Gradus ad parnassum: Auch Isabelle Faust sind die Werke unterschiedlich geläufig. Das auch von Kolleginnen und Kollegen eher weniger geliebte frühe B-Dur-Konzert KV 207 (von 1773) hat auch sie vermutlich seltener gespielt als die Knüller in G-Dur KV 216 und A-Dur KV 219 (von 1775). Letztere beiden Konzerte gingen der Solistin deutlich brillanter aus dem Fingern. Der Vergleich macht übrigens sicher: Mit welcher innerer Stringenz (und zu bewundernder Energie) Isabelle Faust das A-Dur-Konzert zu später Abendstunde durchlebte, ließ den Konzertmeister der Musiciens du Louvre, der das gleiche Stück zwei Tage zuvor am gleichen Ort wie Zuckerwatte bauschte, recht alt aussehen.

Von den beiden D-Dur-Konzerten KV 211 und KV 218 wirkt, so nebeneinander, das Frühere in Manchem wie ein Entwurf zum Nächsten.

Besser gleich gar nicht anfangen, von Details dieser Interpretation zu schwärmen. Aber wie Isabelle Faust die Alla-Turca-Turbulenz im dritten Satz des A-Dur-Konzerts mit einer Mini-Kadenz abfängt und fast spöttisch-banal einlenkt ins Menuett-Thema: Solch souveräne Gestaltungskraft muss ihr erst jemand nachmachen, in der dritten Konzerstunde. Unzählbar an diesem Abend die kleinen verzierten Überleitungen und größer entwickelten Kadenzen, gerade in den Finalsätzen. Lauter Dinge zum Aufhorchen, zum Staunen.

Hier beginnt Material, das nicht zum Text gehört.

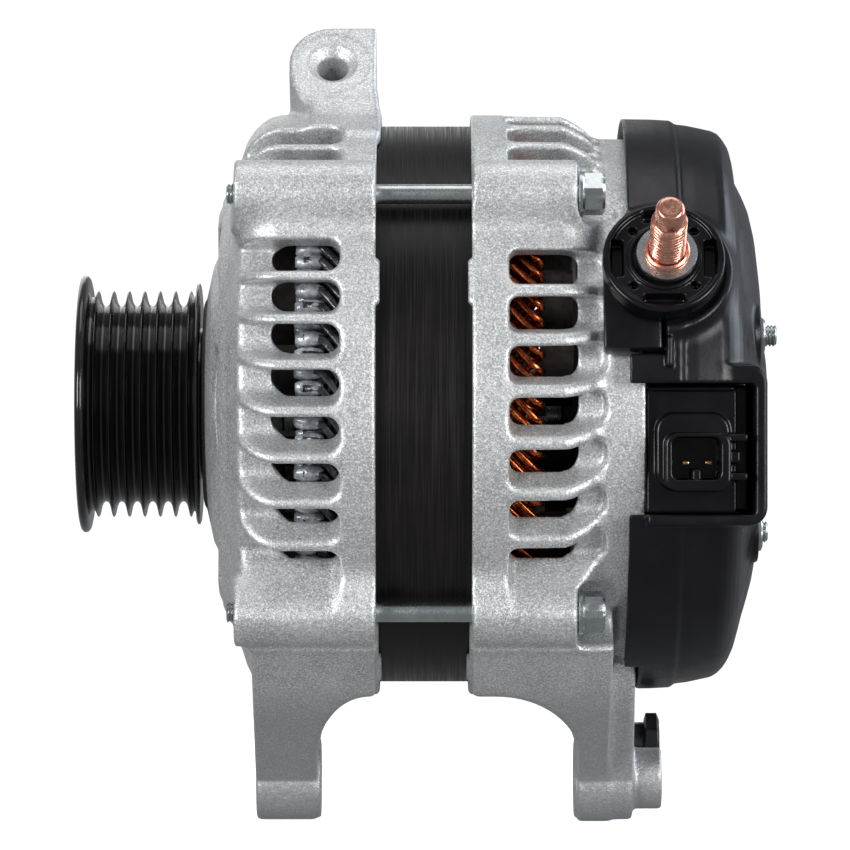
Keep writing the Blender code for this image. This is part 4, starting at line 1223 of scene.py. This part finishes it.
def make_studio():
    """A pale round floor that only the camera sees, five soft lamps and a white surround."""
    top = cad_box[0][2] / MM - 0.3
    points, faces = lathe([(top - 5, 0.0), (top - 5, 450.0), (top, 450.0), (top, 0.0)], 64)
    points = [(y, z, x) for x, y, z in points]
    floor = add_mesh("studio_floor", points, faces, "floor")
    floor.visible_diffuse = False
    floor.visible_glossy = False
    middle = (0.076, 0, 0)
    make_light("left_soft", (-1.05, -1.2, 0.30), middle, (0.6, 0.7), 18)
    make_light("right_soft", (1.25, -1.2, 0.25), middle, (0.6, 0.7), 16)
    make_light("top_soft", (0.10, -0.1, 1.5), middle, (1.2, 1.0), 6.0)
    make_light("rim_soft", (1.35, 0.45, 0.50), middle, (1.1, 1.1), 13, (0.82, 0.90, 1.0))
    make_light("back_soft", (-0.4, 1.4, 0.7), middle, (1.2, 0.9), 3)
    world = bpy.data.worlds.new("studio")
    bpy.context.scene.world = world
    world.use_nodes = True
    tree = world.node_tree
    back = tree.nodes["Background"]
    back.inputs["Color"].default_value = (0.95, 0.97, 1.0, 1.0)
    back.inputs["Strength"].default_value = 0.24
    plain = tree.nodes.new("ShaderNodeBackground")
    plain.inputs["Color"].default_value = (1.0, 1.0, 1.0, 1.0)
    plain.inputs["Strength"].default_value = 1.05
    path = tree.nodes.new("ShaderNodeLightPath")
    mix = tree.nodes.new("ShaderNodeMixShader")
    # The camera sees a plain white background, and only the dimmer one lights the object.
    tree.links.new(path.outputs["Is Camera Ray"], mix.inputs["Fac"])
    tree.links.new(back.outputs["Background"], mix.inputs[1])
    tree.links.new(plain.outputs["Background"], mix.inputs[2])
    tree.links.new(mix.outputs["Shader"], tree.nodes["World Output"].inputs["Surface"])
    bpy.context.scene.view_settings.view_transform = "Standard"
    bpy.context.scene.view_settings.look = "None"


def main():
    make_camera()
    make_studio()
    front_case()
    rear_case()
    rear_cover()
    make_core()
    make_front_winding()
    make_rear_winding()
    make_pulley()
    make_shaft()
    make_through_bolts()
    make_cover_nuts()
    make_bracket_bolt()
    make_insulator()
    make_stud()
    make_connector()
    make_fan_blades()
    make_brush_springs()
    dress_kept_nodes()


main()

Ein paar Minuten durchatmen war zwischen den Konzerten für die Solistin angesagt: Da spielte das Orchester einen Haydn-Symphoniesatz, Glucks „Tanz der Furien“ und den „Fandango“ aus dessen „Don Juan“-Ballettmusik: reinster Sturm und Drang und als solcher in die Violinkonzert-Folge durchaus eigenwillig eingestreut. Auch das ein Signal: Die Violinkonzerte sind ihrerseits kein Süßstoff!

Eigenart eines Marathon ist’s, dass man aufatmet, wenn er vorbei ist. Ja, es war echt anstrengend, das Zuhören. Aber keine einzige der vielen, vielen, vielen Noten wollte man missen.